Polymorphism of Crystalline 4-Amino-2-Nitroacetanilide

Abstract

This paper reports the preparation and structural characterization of 4-amino-2-nitroacetanilide (ANA). Comprehensive analysis of the conformational, hydrogen bonding, and crystal packing preferences of ANA has been performed using X-ray crystallography, verified using high-resolution solid-state 13C, 15N, and 1H MAS NMR, and rationalized using ab initio calculations. The compound crystallizes in two different polymorphic forms, red (P21/n space group) and orange (P21/c space group), and as a monohydrate (C2/c space group).
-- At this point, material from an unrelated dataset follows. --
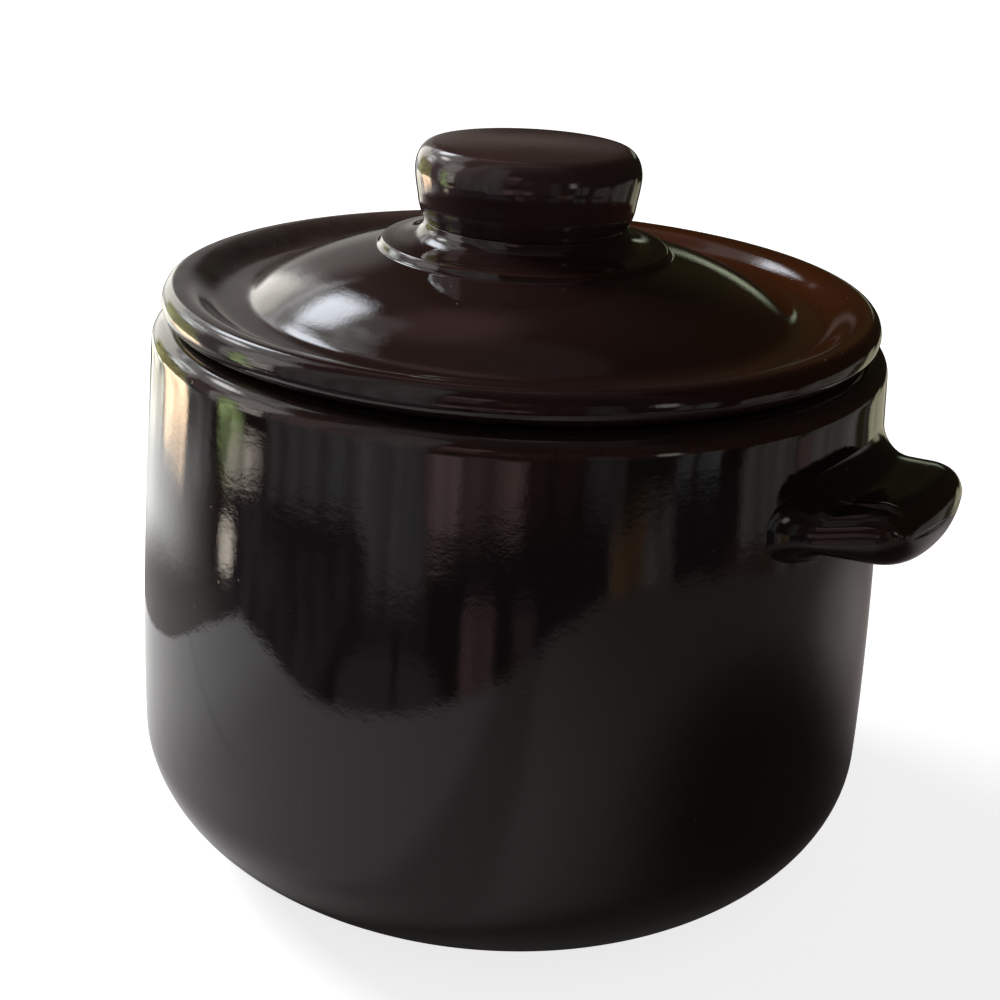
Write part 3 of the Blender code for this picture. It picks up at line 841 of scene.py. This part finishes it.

The latter pseudopolymorph has a deep, red wine color. All three forms crystallize in the monoclinic space group with comparable molecular volumes (V/Z) for the polymorphs and a significantly larger molecular volume for the monohydrate. Significant structural relationships have been identified for the crystal forms of ANA. The crystal color is dependent on the conformation of the molecule and its ability to form an intramolecular hydrogen bond (HB) involving the nitro group. In the orange polymorph, both nitro and acetanilide groups are twisted relative to the plane of the phenyl ring. This arrangement precludes formation of the intramolecular HB between these groups. In contrast, the groups in the red polymorph and in the monohydrate are favorably disposed, and thereby, such HBs are formed. Our work demonstrates the utility of integrating crystallography, spectroscopy, and ab initio calculations in detailed structural studies of polymorphism and hydrate formation. The most significant result is that the experimental molecular geometries of ANA in the studied crystal forms correspond well to the minimum values of the theoretical DFT energy curve for the amide group rotation.